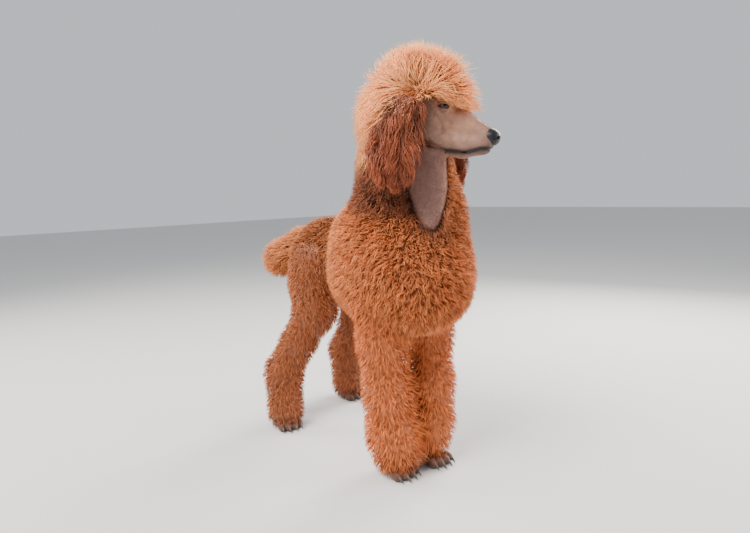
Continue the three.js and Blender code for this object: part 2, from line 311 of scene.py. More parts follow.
class Anatomy:
    """The dog's masses as fields, at a given depth under the tips of the coat."""

    def __init__(self, d: Depths) -> None:
        """Builds every zone's field.

        Args:
            d: how deep each zone's surface lies; all zero gives the outline of the coat.
        """
        ribs = egg(vec(0, 88, 488), vec(154, 184, 148) - d.jacket)
        forechest = egg(vec(0, -10, 510), vec(147, 150, 142) - d.jacket)
        brisket = egg(vec(0, -52, 448), vec(90, 84, 80) - d.jacket)
        shoulders = egg(vec(0, 72, 594), vec(144, 160, 100) - d.jacket)
        self.jacket = blend(70, ribs, forechest, brisket, shoulders)
        loin = limb(vec(0, 190, 520), vec(0, 370, 526), 98 - d.rear, 92 - d.rear)
        rump = egg(vec(0, 372, 530), vec(112, 96, 88) - d.rear)
        self.rear = blend(40, loin, rump)
        crest = [(vec(6, 22, 580), 124), (vec(-12, 30, 662), 105), (vec(-22, 12, 760), 98)]
        self.crest = chain(40, [(point, radius - d.neck) for point, radius in crest])
        column = limb(vec(14, -68, 602), vec(2, -72, 780), 72 - d.throat, 56 - d.throat)
        self.throat = lambda p: column(p) + d.neck * 0.62 * (1 - clipped_v(p))
        clipped = limb(vec(34, -186, 790), vec(12, -196, 660), 56, 34)
        fold = egg(vec(60, -62, 636), vec(54, 52, 78) - d.neck * 0.8)
        self.neck = carve(blend(40, self.crest, self.throat, fold), clipped, 26)
        if d.topknot:
            crown = egg(vec(0, 66, 2), vec(72, 88, 76))
            nape = limb(vec(0, 84, -10), vec(0, 96, -110), 62, 66)
            self.topknot = HEAD.place(carve(blend(30, crown, nape), bare_brow, 10))
        else:
            dome = egg(vec(0, 55, -16), vec(126, 151, 144), -0.08)
            self.topknot = HEAD.place(carve(dome, face_opening, 16))
            self.dome = HEAD.place(carve(dome, under_fringe, 8))
        self.ears = [HEAD.place(self.ear(s, d.ear)) for s in SIDES]
        self.forelegs = [self.foreleg(s, d.foreleg) for s in SIDES]
        self.hindlegs = [self.hindleg(s, d.hindleg) for s in SIDES]
        self.tail = chain(20, [(vec(0, 430, 560), 40 - d.tail * 0.5), (vec(-26, 496, 536), 59 - d.tail),
                               (vec(-68, 572, 494), 62 - d.tail)])
        self.toes = [blend(5, *self.paw_toes(s, fore, d.toe)) for s in SIDES for fore in (True, False)]
        trunk = blend(16, self.jacket, self.rear)
        body = blend(30, trunk, self.neck, *self.forelegs, *self.hindlegs)
        self.hairy = blend(20, body, self.topknot, self.tail)
        self.whole = blend(8, self.hairy, *self.ears, *self.toes)

    @staticmethod
    def ear(s: Side, depth: float) -> Field:
        """Makes an ear: a leather and its feathering, hung from the side of the skull."""
        return blend(
            40,
            egg(vec(s.side * 98, 58 - s.ear_swing / 2, -16), vec(30, 54, 40) - depth),
            egg(vec(s.side * 110, 68 - s.ear_swing, -92), vec(30, 70, 62) - depth),
            egg(vec(s.side * 106, 60 - s.ear_swing, -145), vec(26, 56, 47) - depth),
        )

    @staticmethod
    def foreleg(s: Side, depth: float) -> Field:
        """Makes a foreleg down to its cuff."""
        cuff = vec(s.forepaw[0] - s.side * 2, s.forepaw[1] + 8, 48)
        joints = [(vec(s.side * 74, 30, 430), 68), (s.elbow, 64), (s.forearm, 62),
                  (s.wrist, s.cuff_radius + 4), (cuff, s.cuff_radius)]
        return chain(30, [(point, radius - depth) for point, radius in joints])

    @staticmethod
    def hindleg(s: Side, depth: float) -> Field:
        """Makes a thigh and hind leg down to its cuff."""
        cuff = vec(s.hindpaw[0], s.hindpaw[1] + 10, 50)
        joints = [(s.hip, 82), (s.stifle, 62), (s.shin, 53), (s.hock, 57), (cuff, 61)]
        ham = egg(s.hip + vec(0, 52, -62), vec(62, 79, 95) - depth)
        return blend(30, chain(36, [(point, radius - depth) for point, radius in joints]), ham)

    @staticmethod
    def paw_toes(s: Side, fore: bool, depth: float) -> list[Field]:
        """Makes the four toes of a paw."""
        pose, places = paw_frame(s, fore)
        return [pose.place(egg(place, TOE_RADII - depth)) for place in places]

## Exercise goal
Return only the lines from the beginning of the material up to and including the line with "every zone's field.", exactly as written.

## Result of this exercise
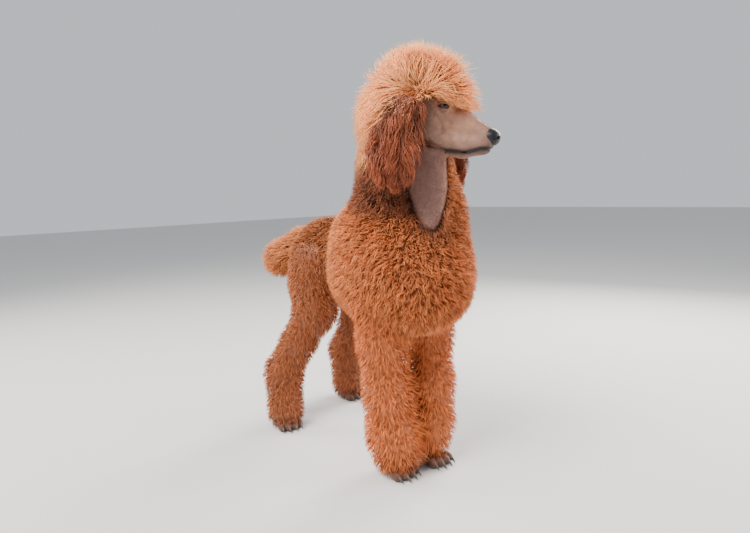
Continue the three.js and Blender code for this object: part 2, from line 311 of scene.py. More parts follow.
class Anatomy:
    """The dog's masses as fields, at a given depth under the tips of the coat."""

    def __init__(self, d: Depths) -> None:
        """Builds every zone's field.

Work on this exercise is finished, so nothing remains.